** BEGIN Working data **

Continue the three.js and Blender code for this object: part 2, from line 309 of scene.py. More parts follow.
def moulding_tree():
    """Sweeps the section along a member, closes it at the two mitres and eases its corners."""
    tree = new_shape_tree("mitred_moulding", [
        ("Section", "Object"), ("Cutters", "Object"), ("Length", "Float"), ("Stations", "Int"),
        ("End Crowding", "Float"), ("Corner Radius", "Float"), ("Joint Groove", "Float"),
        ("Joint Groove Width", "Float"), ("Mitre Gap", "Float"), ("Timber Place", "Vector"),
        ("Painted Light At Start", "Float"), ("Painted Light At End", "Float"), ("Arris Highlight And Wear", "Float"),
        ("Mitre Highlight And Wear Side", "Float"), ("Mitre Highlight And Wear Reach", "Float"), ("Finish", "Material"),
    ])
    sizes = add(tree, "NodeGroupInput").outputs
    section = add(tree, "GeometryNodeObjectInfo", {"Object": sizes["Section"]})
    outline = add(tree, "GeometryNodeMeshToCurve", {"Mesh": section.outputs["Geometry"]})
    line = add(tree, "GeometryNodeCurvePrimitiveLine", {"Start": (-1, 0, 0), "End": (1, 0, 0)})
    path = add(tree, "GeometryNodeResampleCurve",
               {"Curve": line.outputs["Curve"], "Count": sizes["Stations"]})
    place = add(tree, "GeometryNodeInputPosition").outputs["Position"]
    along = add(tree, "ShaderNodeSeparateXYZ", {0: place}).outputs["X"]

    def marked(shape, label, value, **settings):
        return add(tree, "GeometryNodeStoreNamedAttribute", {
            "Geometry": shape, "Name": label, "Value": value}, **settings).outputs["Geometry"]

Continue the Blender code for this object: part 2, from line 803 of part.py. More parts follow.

** END Working data **

Task instructions: Every line of the material must be returned exactly as it appears.

Correct response:
Continue the three.js and Blender code for this object: part 2, from line 309 of scene.py. More parts follow.
def moulding_tree():
    """Sweeps the section along a member, closes it at the two mitres and eases its corners."""
    tree = new_shape_tree("mitred_moulding", [
        ("Section", "Object"), ("Cutters", "Object"), ("Length", "Float"), ("Stations", "Int"),
        ("End Crowding", "Float"), ("Corner Radius", "Float"), ("Joint Groove", "Float"),
        ("Joint Groove Width", "Float"), ("Mitre Gap", "Float"), ("Timber Place", "Vector"),
        ("Painted Light At Start", "Float"), ("Painted Light At End", "Float"), ("Arris Highlight And Wear", "Float"),
        ("Mitre Highlight And Wear Side", "Float"), ("Mitre Highlight And Wear Reach", "Float"), ("Finish", "Material"),
    ])
    sizes = add(tree, "NodeGroupInput").outputs
    section = add(tree, "GeometryNodeObjectInfo", {"Object": sizes["Section"]})
    outline = add(tree, "GeometryNodeMeshToCurve", {"Mesh": section.outputs["Geometry"]})
    line = add(tree, "GeometryNodeCurvePrimitiveLine", {"Start": (-1, 0, 0), "End": (1, 0, 0)})
    path = add(tree, "GeometryNodeResampleCurve",
               {"Curve": line.outputs["Curve"], "Count": sizes["Stations"]})
    place = add(tree, "GeometryNodeInputPosition").outputs["Position"]
    along = add(tree, "ShaderNodeSeparateXYZ", {0: place}).outputs["X"]

    def marked(shape, label, value, **settings):
        return add(tree, "GeometryNodeStoreNamedAttribute", {
            "Geometry": shape, "Name": label, "Value": value}, **settings).outputs["Geometry"]

Continue the Blender code for this object: part 2, from line 803 of part.py. More parts follow.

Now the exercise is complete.